## [Given request]
Output all the material that follows, exactly as given.

## [Dataset content]
# # # # # # #
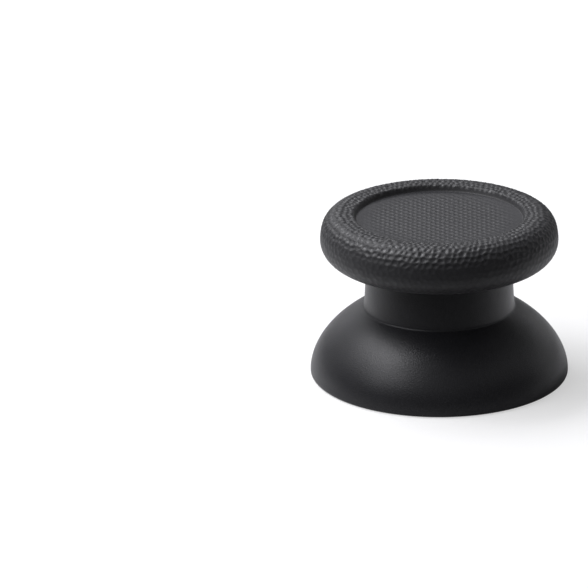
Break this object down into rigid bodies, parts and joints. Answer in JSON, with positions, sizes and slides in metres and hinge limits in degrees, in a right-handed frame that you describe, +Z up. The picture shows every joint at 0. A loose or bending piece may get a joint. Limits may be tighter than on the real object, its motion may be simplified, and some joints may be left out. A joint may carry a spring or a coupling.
{
  "type": "thumbstick cap",
  "caption": "Thumbstick cap: hollow dome with neck and keyed socket, and a soft round grip with rolled rim and knurled recessed disc.",
  "frame": {"origin": "centre of the circle that the dome's foot stands on", "axes": "+Z up along the axis of the cap, from the open dome towards the knurled disc; +X towards the middle of one round side of the socket, +Y towards one of its flats"},
  "size_m": [0.02, 0.02, 0.013],
  "materials": {
    "cap_body": "satin black moulded plastic",
    "grip_top": "matte soft overmould with fine pebble grain on the crest"
  },
  "bodies": {
    "root": {"cap_body": "cap_body", "grip_top": "grip_top"}
  },
  "joints": []
}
# # # # # # #
## [Written solution]
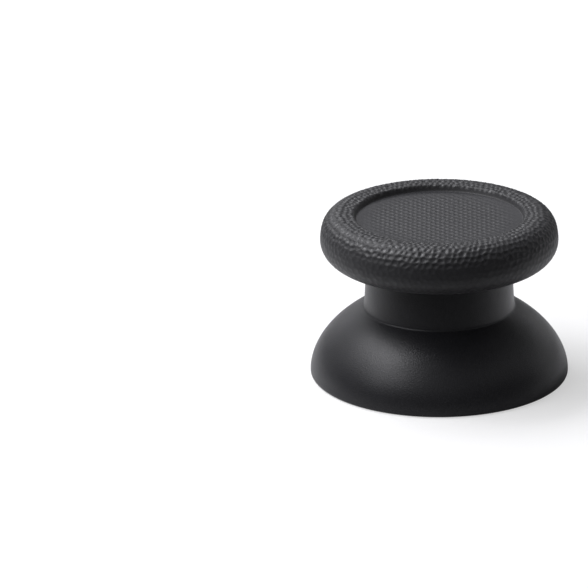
Break this object down into rigid bodies, parts and joints. Answer in JSON, with positions, sizes and slides in metres and hinge limits in degrees, in a right-handed frame that you describe, +Z up. The picture shows every joint at 0. A loose or bending piece may get a joint. Limits may be tighter than on the real object, its motion may be simplified, and some joints may be left out. A joint may carry a spring or a coupling.
{
  "type": "thumbstick cap",
  "caption": "Thumbstick cap: hollow dome with neck and keyed socket, and a soft round grip with rolled rim and knurled recessed disc.",
  "frame": {"origin": "centre of the circle that the dome's foot stands on", "axes": "+Z up along the axis of the cap, from the open dome towards the knurled disc; +X towards the middle of one round side of the socket, +Y towards one of its flats"},
  "size_m": [0.02, 0.02, 0.013],
  "materials": {
    "cap_body": "satin black moulded plastic",
    "grip_top": "matte soft overmould with fine pebble grain on the crest"
  },
  "bodies": {
    "root": {"cap_body": "cap_body", "grip_top": "grip_top"}
  },
  "joints": []
}